Tu papá tiene un gran corazón Your dad has a big heart
Tómate tu tiempo, es una gran decisión Take your time, it’s a big decision
How & When to Use Grande in Spanish
Grande is also a Spanish adjective. But unlike ‘gran’, grande refers to a person or object’s size or age and it’s placed after the noun that it’s qualifying. As a result, it can be translated as:
Here is the phrase structure that you need to follow with this adjective:
[Verb conjugated] + [noun] + (adverb) + grande
Mi vecino es un señor grande
My neighbor is an old man
¿Tienes una talla más grande?
Do you have a larger size?
¿Quieren una taza más grande?
Do you guys want a bigger cup?
¿Por qué traes una bolsa tan grande?
Why did you bring such a big bag?
Todavía no eres lo suficientemente grande para tener tu propio coche
You’re still not old enough to have your own car
Take Note: In Spanish, you can use grande before a noun as long as you use it in expressions or questions that contain qué or cuál. The purpose of these expressions is to intensify a person’s or object’s qualities. Notice that in this case, the order of the sentence will vary.

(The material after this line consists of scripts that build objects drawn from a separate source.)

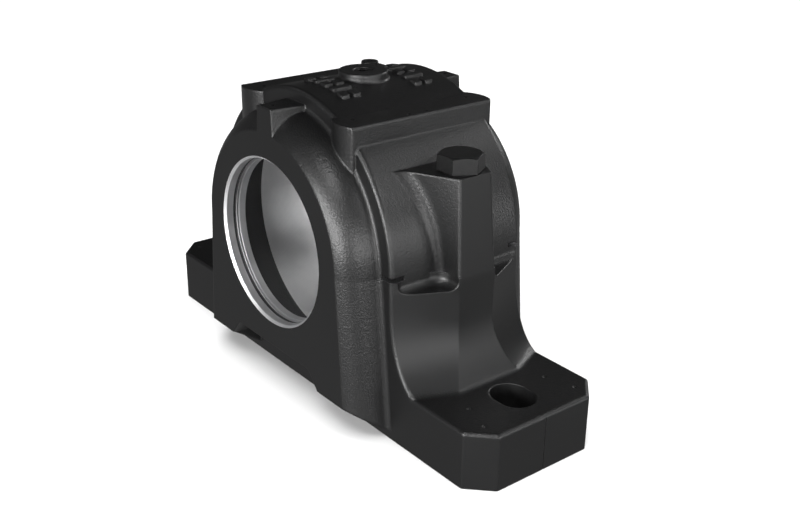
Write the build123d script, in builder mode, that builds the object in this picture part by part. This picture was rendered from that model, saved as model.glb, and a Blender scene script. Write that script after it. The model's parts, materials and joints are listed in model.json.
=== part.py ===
from build123d import *
import math
import os

os.makedirs("parts", exist_ok=True)

# ---------------------------------------------------------------------------
# Split plummer block housing for a bearing of 180 mm outside diameter.
# Frame: origin at the centre of the underside, +X from foot to foot,
# +Y along the bearing axis, +Z up. The housing is the same front and rear.
# ---------------------------------------------------------------------------

# overall sizes
length = 380.0            # foot to foot
foot_width = 110.0        # feet and base block, along the bearing axis
overall_width = 160.0     # over the two hubs, along the bearing axis
centre_height = 112.0     # underside to bearing axis, also the split plane
foot_thickness = 40.0
foot_corner = 16.0        # 45 degree corners of the feet

# foot slots
slot_spacing = 320.0
slot_length = 32.0
slot_width = 26.0

# bearing seat, chamber and shaft opening
seat_radius = 90.0
seat_half_width = 35.0
chamber_radius = 82.0
opening_radius = 58.2
inner_land_radius = 57.0

# hubs
hub_face_radius = 77.0
hub_root_radius = 91.0
hub_foot_face = 85.6      # half width of the hub face carried down to Z = 0
hub_foot_root = 102.0

# base block
block_half = 102.0        # half length at the split, front and rear faces
block_toe = 130.5         # where the front and rear edges land on the feet
pillar_half = 122.0       # half length at the split, outer faces
flare_start = 83.0        # the outer faces are upright down to here
flare_radius = 65.7
toe_radius = 5.0          # hollow where the outer faces meet the feet
apex_half_width = 14.4    # outer faces, half width where the flare starts
corner_round = 3.0

# cap
shell_radius = 103.0
shell_edge = 3.0
pad_top = 204.5
pad_outer = 66.0
pad_half = 57.3           # half length at the outer face, past the shell's faces
nose_top = 206.5
boss_top = 176.0
boss_outer = 122.0        # outer face of the bolt bosses at the split
boss_outer_top = 116.8
boss_half_width = 15.4    # at the split
boss_half_width_top = 12.8
boss_hollow = 5.0          # radius of the hollow corners at the split
boss_hollow_top = 16.0
crown_boss_top = 220.0
crown_boss_radius = 17.0
crown_boss_root = 2.0
block_height = 2.0        # raised blocks, above the round shell
notch_height = 2.8        # lifting notches at the four corners of the joint

# cap bolts, M18, hexagon head
bolt_x = 102.3
bolt_radius = 9.0
bolt_head_af = 27.0
bolt_head_height = 10.8
bolt_washer_face = 0.8
bolt_length = 92.0
bolt_clear_radius = 10.0

# dowel pins
pin_x = 97.0
pin_y = 29.0
pin_radius = 3.0
pin_length = 20.0

# screw plugs
plug_radius = 6.55
plug_length = 11.0
side_plug_x = -30.0
side_plug_y = 28.0
side_plug_seat = 211.5
side_plug_head = 6.2
side_plug_stem = 4.0

half_body = foot_width / 2
half_total = overall_width / 2

# ---------------------------------------------------------------------------
# Turned inside of both castings: chamfered mouth, seal grooves, cast chamber,
# bearing seat
# ---------------------------------------------------------------------------
zc = centre_height
with BuildPart() as inside:
    with BuildSketch(Plane.YZ) as inside_profile:
        with BuildLine():
            Polyline(
                (-half_total - 1.0, zc),
                (-half_total - 1.0, zc + opening_radius + 2.6),
                (-half_total + 1.6, zc + opening_radius),
                (-73.2, zc + opening_radius),
                (-73.2, zc + opening_radius + 2.4),
                (-71.2, zc + opening_radius + 2.4),
                (-70.4, zc + opening_radius + 0.4),
                (-69.9, zc + opening_radius + 0.4),
                (-69.9, zc + opening_radius + 1.6),
                (-69.0, zc + opening_radius + 1.6),
                (-69.0, zc + inner_land_radius),
                (-63.8, zc + inner_land_radius),
                (-63.8, zc + inner_land_radius + 14.0),
                (-58.0, zc + chamber_radius - 3.5),
                (-52.0, zc + chamber_radius),
                (-seat_half_width, zc + chamber_radius),
                (-seat_half_width, zc + seat_radius),
                (0, zc + seat_radius),
                (0, zc),
                close=True,
            )
        make_face()
        mirror(about=Plane.YZ)
    revolve(axis=Axis((0, 0, zc), (0, 1, 0)), revolution_arc=360)

# ---------------------------------------------------------------------------
# Base casting
# ---------------------------------------------------------------------------


def front_profile(z):
    """Half length of the front and rear faces of the block at height z."""
    if z >= 92.0:
        return block_half + 0.6 * (centre_height - z) / 20.0
    pts = ((block_half + 0.6, 92.0), (block_half + 1.4, 66.0),
           (block_toe - 17.0, 41.5), (block_toe, 38.6))
    low, high = 0.0, 1.0
    for _ in range(50):
        t = (low + high) / 2
        w = ((1 - t) ** 3, 3 * (1 - t) ** 2 * t, 3 * (1 - t) * t * t, t**3)
        if sum(k * q[1] for k, q in zip(w, pts)) > z:
            low = t
        else:
            high = t
    return sum(k * q[0] for k, q in zip(w, pts))


def outer_profile(z):
    """Half length of the outer faces of the block at height z."""
    if z >= flare_start:
        return pillar_half
    cx = pillar_half + flare_radius
    toe_z = foot_thickness + toe_radius
    toe_x = cx - math.sqrt((flare_radius - toe_radius) ** 2 - (flare_start - toe_z) ** 2)
    meet = flare_start + (toe_z - flare_start) * flare_radius / (flare_radius - toe_radius)
    if z >= meet:
        return cx - math.sqrt(flare_radius**2 - (flare_start - z) ** 2)
    return toe_x - math.sqrt(toe_radius**2 - (toe_z - z) ** 2)


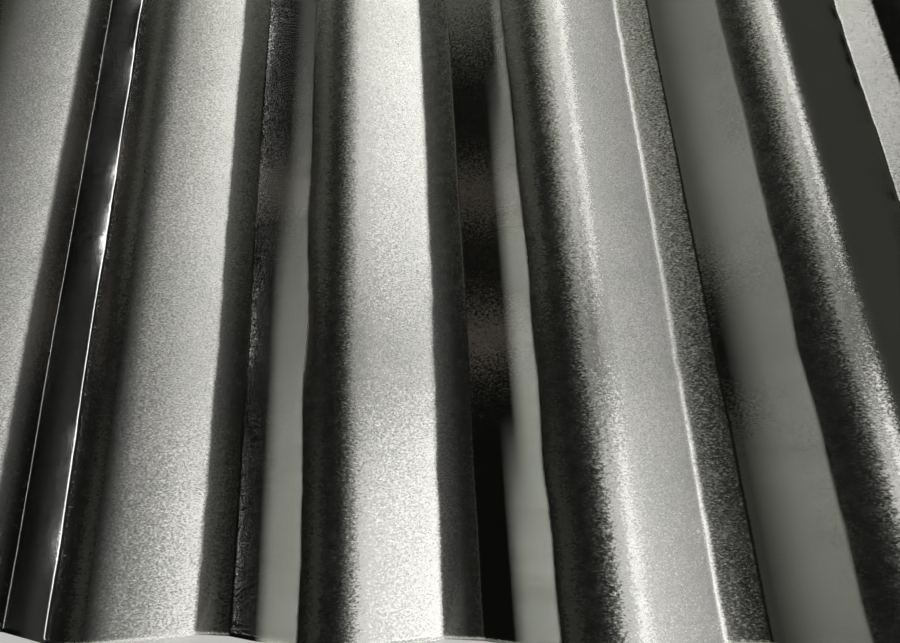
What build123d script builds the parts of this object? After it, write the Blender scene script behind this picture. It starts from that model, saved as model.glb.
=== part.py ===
from build123d import *

import math
import os

# A corrugated sheet: one roll-formed piece of zinc-coated steel, lying flat.
# The origin is the middle of the sheet, on the plane its valleys rest on.
# The flutes run along Y, and Z is up. All sizes are in millimetres.

# The wave, measured on the mid-line of the metal: rounded crests, straight
# flanks and flat valley floors with a tight bend on each side.
pitch = 67.7
depth = 12.7
crest_bend_radius = 19.0
floor_width = 10.2
floor_bend_radius = 4.0
metal_thickness = 0.5

# The sheet.
crest_count = 10
side_lip = 25.4
sheet_length = 1829.0


def flank_angle():
    """Slope of the straight flanks that gives the depth from floor to crest, in radians."""
    run = (pitch - floor_width) / 2
    rise = crest_bend_radius - depth
    return math.asin(crest_bend_radius / math.hypot(run, rise)) - math.atan2(rise, run)


def crest_corner_height(slope):
    """Height at which the mid-lines of a crest's two flanks would meet."""
    return metal_thickness / 2 + depth + crest_bend_radius * (1 / math.cos(slope) - 1)


def bends(slope, offset):
    """Corners and bend radii, from the first crest to the last, of the line at an offset above the mid-line."""
    crest_height = crest_corner_height(slope) + offset / math.cos(slope)
    half_floor = floor_width / 2 - offset * math.tan(slope / 2)
    floor_height = metal_thickness / 2 + offset
    corners = []
    radii = []
    for crest in range(crest_count):
        crest_x = (crest - (crest_count - 1) / 2) * pitch
        corners.append((crest_x, crest_height))
        radii.append(crest_bend_radius + offset)
        if crest < crest_count - 1:
            valley_x = crest_x + pitch / 2
            corners.append((valley_x - half_floor, floor_height))
            corners.append((valley_x + half_floor, floor_height))
            radii += [floor_bend_radius - offset] * 2
    return corners, radii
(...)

Qué / Cuál + (adverb) + grande + [verb conjugated] + noun
Pero qué grande está tu hijo
Your son is so big
No manches, ¡qué grande está tu casa!
Holy cow, your house is so big!
¿Qué tan grandes son tus hermanos?
How old are your brothers?
In Spanish, gran and grande are easily confused because they seem to be the same word. But even though ‘gran’ is the short version of ‘grande’, each of these words have their own meanings and grammatical rules. Here is a quick reminder of these adjectives:
- Placed before a noun
- Means ‘great’, ‘fantastic’ or ‘big’
- It can talk about figurative meanings
- Refers to a person or object’s positive, remarkable, noble or intense qualities
- Placed after a noun
- Refers to an object or person’s size or age
- Means ‘big’, ‘large’, ‘old’ or ‘grown-up’
- In questions or expressions that contain qué it can be placed before the noun
|Manuel es un gran hombre|
Manuel is a great man
|Manuel es un hombre grande|
Manuel is a big man
Hopefully, now you have a better idea about the difference between these words as well as how and when to use them.